化石少女 / 麻耶雄嵩

 

化石少女 (徳間文庫)

化石少女 (徳間文庫)

 

 部員が足りずに廃部の危機が迫る部活動、対立組織として出てくる生徒会、行動力があって傍若無人な美少女先輩と振り回されながら面倒を見るヤレヤレ系後輩。そして学園を舞台に起きる事件に先輩が首を突っ込んで……というまあベッタベタもいいところな筋立てから繰り出される物語ですが、その探偵とワトソンは麻耶雄嵩が書いたものだったのです、という。だって麻耶雄嵩の探偵だよ? 

 

という感じで後はネタバレありで。

 

 

まりあ先輩が事件に首を突っ込み、生徒会を犯人とする推理をでっち上げ、それを必死に主人公の彰が止めるという形式での連作短編。結局トンチンカン推理は彰以外の誰にも披露されずに終わり、事件は特に解決もせず読んでいて何だこれと思うのですが、なんかこれ怪しいよなと思って読んでしまうのは作者が故。

というのも、まりあの推理は確かに強引で動機が謎だったり偶然が重なっていたりするのですが、証拠もなければ反証もないのです。彰の指摘も論理的破綻ではなく実現性みたいな所で実は終わっている。麻耶雄嵩世界では論理さえ通っていればそれは真実になる以上、なんかもう嫌な予感しかしないですよねこれ。

そんな訳で特に語り手が怪しい怪しいと思いつつ読んで、最後の話でほら来たそら来たみたいな気持ちになり、オチまで来たら思ったほどには酷くはないけど、やっぱりそうなるんじゃないか! みたいな。
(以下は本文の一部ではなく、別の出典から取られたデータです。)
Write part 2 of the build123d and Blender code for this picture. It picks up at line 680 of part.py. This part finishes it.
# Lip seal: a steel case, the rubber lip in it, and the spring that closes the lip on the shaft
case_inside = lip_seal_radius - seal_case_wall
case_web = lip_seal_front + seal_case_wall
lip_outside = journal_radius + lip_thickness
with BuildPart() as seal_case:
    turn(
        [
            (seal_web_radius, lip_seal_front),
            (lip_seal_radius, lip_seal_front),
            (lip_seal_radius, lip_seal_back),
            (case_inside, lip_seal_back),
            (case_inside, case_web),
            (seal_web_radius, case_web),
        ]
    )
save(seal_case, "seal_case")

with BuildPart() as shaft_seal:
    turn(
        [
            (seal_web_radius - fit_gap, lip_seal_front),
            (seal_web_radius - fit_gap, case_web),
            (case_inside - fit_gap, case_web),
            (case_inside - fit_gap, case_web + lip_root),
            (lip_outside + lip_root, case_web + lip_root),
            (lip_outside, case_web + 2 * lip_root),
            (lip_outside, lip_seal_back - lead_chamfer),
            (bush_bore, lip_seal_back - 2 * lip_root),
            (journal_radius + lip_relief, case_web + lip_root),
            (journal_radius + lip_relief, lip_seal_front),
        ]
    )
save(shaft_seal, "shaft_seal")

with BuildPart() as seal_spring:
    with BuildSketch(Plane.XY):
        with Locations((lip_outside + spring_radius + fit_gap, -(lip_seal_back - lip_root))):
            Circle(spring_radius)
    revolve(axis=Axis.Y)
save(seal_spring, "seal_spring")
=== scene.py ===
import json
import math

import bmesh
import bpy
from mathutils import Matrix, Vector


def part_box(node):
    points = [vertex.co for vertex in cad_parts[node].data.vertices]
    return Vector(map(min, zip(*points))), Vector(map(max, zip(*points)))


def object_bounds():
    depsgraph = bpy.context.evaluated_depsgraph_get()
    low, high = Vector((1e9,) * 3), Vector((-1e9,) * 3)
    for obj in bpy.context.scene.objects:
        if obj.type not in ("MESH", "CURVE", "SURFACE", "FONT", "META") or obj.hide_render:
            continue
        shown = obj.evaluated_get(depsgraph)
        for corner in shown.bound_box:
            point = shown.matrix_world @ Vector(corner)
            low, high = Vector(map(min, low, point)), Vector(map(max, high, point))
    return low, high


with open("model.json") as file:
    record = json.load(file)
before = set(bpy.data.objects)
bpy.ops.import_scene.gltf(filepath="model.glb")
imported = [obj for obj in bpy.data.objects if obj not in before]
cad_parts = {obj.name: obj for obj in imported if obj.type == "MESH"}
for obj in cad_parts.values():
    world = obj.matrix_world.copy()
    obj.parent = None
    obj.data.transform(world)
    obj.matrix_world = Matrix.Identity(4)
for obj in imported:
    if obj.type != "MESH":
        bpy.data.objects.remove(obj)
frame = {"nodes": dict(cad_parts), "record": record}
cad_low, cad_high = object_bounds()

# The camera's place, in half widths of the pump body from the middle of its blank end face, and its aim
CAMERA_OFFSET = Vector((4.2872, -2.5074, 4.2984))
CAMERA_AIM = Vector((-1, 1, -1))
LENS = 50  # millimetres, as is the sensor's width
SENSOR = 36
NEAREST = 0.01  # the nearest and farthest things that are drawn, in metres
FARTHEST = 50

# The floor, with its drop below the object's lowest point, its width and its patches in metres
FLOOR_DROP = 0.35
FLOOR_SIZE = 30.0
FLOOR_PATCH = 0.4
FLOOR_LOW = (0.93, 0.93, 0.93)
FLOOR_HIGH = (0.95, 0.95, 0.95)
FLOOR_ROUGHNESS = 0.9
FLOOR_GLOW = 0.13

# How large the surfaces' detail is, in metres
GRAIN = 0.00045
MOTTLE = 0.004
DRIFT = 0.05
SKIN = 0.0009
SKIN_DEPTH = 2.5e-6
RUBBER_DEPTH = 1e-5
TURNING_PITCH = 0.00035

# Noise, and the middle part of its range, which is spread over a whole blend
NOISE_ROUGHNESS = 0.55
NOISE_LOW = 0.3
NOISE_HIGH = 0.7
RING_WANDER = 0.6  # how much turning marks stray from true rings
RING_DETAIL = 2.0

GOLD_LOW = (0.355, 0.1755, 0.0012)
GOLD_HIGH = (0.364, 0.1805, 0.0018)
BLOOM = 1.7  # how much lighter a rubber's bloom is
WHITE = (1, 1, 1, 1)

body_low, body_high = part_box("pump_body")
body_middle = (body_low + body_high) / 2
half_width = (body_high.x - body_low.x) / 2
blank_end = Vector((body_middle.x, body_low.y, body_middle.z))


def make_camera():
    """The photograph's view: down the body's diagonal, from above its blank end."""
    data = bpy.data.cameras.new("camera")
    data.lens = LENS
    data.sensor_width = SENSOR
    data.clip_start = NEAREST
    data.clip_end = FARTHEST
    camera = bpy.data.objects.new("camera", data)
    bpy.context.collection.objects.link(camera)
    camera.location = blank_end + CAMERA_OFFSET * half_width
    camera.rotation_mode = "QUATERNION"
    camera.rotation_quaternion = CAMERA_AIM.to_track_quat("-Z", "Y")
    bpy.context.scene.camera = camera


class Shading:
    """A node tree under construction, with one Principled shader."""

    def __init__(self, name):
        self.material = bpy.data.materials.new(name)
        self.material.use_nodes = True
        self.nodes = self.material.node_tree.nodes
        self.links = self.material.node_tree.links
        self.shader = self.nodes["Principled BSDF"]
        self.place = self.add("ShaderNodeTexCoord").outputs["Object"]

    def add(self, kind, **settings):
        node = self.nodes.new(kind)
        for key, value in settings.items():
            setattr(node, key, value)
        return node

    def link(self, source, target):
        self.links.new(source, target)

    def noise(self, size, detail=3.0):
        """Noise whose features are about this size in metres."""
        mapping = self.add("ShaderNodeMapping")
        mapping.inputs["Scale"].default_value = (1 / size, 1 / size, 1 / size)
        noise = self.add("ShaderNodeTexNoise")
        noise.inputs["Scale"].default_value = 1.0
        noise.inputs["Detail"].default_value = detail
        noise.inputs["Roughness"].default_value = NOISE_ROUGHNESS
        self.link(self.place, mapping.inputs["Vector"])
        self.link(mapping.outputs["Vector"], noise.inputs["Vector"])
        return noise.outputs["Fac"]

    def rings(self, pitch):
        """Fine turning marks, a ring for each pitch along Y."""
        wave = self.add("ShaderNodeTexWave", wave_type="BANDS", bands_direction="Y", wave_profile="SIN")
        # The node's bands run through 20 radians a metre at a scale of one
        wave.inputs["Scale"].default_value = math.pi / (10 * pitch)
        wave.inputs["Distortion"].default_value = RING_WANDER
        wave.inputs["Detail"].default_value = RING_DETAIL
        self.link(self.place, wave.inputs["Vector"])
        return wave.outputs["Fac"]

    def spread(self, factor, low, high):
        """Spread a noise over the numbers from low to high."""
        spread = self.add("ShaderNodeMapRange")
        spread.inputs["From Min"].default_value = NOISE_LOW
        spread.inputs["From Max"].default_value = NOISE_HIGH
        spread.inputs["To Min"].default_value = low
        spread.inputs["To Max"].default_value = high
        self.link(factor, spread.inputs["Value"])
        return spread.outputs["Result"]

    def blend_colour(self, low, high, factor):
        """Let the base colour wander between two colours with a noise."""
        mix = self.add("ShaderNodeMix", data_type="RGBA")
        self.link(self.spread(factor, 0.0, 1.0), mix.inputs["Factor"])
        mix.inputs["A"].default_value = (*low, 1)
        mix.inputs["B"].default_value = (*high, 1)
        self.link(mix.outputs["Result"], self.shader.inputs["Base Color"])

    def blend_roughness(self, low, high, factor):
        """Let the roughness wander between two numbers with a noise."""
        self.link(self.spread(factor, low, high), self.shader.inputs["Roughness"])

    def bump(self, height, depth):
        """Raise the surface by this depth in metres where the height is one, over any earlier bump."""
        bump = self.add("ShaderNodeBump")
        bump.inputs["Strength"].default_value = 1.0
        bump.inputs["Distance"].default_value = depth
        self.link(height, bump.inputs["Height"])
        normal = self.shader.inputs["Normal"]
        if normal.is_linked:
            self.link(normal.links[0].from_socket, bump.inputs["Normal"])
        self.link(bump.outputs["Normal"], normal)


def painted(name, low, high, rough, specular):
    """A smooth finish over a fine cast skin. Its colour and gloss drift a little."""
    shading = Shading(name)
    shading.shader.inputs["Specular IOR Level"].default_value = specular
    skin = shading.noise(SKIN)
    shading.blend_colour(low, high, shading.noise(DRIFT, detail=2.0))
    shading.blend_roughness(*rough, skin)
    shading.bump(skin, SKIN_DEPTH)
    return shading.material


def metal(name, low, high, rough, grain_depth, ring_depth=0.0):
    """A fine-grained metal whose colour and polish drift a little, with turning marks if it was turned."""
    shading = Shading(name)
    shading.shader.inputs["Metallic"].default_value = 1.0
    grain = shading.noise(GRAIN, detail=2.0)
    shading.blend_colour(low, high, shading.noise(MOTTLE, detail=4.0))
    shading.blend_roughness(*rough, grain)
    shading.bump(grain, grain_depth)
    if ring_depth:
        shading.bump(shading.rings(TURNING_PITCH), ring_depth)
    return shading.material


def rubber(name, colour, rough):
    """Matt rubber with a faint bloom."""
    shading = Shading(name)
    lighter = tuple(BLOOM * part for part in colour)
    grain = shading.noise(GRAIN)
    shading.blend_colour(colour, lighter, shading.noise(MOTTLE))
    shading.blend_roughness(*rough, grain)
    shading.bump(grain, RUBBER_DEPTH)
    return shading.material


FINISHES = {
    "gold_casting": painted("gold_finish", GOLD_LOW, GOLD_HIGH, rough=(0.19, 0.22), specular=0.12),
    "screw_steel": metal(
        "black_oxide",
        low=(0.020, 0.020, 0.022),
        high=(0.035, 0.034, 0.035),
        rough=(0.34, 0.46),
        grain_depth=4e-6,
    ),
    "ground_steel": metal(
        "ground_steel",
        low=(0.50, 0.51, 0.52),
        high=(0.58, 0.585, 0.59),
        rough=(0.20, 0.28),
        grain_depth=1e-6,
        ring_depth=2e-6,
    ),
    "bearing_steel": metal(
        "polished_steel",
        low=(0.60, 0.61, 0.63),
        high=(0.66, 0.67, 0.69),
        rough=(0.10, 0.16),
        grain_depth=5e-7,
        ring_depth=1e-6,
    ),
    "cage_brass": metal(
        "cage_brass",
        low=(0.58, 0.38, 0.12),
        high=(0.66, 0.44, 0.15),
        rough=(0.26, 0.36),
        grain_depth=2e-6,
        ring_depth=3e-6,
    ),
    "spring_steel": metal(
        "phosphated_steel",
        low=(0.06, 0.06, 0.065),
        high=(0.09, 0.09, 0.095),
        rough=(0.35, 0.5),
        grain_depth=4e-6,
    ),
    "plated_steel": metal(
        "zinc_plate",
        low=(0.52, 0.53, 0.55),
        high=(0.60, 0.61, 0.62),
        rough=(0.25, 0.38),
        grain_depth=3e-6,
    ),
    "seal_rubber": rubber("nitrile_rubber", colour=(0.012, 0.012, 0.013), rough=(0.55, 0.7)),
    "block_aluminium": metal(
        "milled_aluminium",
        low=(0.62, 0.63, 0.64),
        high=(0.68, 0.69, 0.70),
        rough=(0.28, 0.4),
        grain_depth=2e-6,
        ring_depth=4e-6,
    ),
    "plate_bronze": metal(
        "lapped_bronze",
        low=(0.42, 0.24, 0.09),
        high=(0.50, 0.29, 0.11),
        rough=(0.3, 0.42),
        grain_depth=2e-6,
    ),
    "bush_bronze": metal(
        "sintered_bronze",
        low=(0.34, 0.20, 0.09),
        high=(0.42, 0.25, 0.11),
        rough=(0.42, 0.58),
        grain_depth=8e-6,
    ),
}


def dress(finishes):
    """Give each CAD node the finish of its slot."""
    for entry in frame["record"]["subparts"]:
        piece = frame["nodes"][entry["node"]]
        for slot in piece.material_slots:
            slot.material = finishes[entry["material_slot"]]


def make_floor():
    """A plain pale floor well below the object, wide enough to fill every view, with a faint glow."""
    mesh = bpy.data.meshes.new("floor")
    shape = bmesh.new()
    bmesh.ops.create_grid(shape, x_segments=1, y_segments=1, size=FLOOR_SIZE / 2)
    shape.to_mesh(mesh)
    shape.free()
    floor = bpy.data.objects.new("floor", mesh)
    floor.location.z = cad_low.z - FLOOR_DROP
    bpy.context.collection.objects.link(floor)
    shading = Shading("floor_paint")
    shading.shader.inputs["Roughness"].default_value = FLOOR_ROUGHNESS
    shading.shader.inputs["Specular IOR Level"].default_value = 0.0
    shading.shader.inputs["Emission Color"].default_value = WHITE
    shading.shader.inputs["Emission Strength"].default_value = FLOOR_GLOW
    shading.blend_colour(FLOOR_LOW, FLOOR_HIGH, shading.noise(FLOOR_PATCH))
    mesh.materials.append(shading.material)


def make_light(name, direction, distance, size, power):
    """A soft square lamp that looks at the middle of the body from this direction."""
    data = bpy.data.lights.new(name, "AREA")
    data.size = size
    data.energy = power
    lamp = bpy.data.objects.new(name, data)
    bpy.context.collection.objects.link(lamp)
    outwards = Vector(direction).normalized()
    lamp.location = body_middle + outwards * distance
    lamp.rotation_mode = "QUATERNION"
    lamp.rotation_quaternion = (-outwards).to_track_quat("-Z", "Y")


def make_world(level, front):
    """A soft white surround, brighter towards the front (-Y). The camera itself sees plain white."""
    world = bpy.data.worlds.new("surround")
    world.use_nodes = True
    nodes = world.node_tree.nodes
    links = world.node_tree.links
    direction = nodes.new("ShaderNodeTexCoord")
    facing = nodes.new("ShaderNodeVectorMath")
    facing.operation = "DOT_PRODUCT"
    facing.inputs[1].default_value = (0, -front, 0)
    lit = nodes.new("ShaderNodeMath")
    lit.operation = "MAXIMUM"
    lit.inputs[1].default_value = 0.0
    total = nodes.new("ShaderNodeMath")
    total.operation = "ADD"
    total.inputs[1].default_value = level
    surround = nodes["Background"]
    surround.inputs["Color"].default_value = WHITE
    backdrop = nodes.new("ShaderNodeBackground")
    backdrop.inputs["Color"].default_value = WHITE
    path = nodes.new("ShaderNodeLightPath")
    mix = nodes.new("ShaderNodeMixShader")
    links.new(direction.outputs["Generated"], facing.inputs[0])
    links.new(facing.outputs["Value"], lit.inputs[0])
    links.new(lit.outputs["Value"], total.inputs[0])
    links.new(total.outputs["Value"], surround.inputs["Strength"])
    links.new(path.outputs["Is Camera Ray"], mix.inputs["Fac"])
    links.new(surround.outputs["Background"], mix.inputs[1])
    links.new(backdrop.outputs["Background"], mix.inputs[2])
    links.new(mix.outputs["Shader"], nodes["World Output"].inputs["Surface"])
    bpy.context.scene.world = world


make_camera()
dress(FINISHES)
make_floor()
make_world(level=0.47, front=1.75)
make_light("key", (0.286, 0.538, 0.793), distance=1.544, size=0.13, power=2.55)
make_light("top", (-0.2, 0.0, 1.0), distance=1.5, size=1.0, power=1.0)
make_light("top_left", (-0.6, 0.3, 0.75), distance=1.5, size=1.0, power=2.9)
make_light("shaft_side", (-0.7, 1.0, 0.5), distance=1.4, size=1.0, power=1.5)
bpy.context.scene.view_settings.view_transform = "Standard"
確かにこれは新しい探偵とワトソンの形だし、探偵の在り方についての実験の一つだし、オチでは爆笑して麻耶雄嵩作品的な楽しみは得ることができました。ただ、そのオチに至るまでの所謂ハルヒ的な学園モノとしては、キャラが弱いというかなんというか、ぶっちゃけあんまり面白くないのが作者ファン以外に勧めるのはちょっと厳しいかなというのが正直なところ。

しかしまあ、本当に麻耶雄嵩という人は作中の真実を何だと思っているんですかね!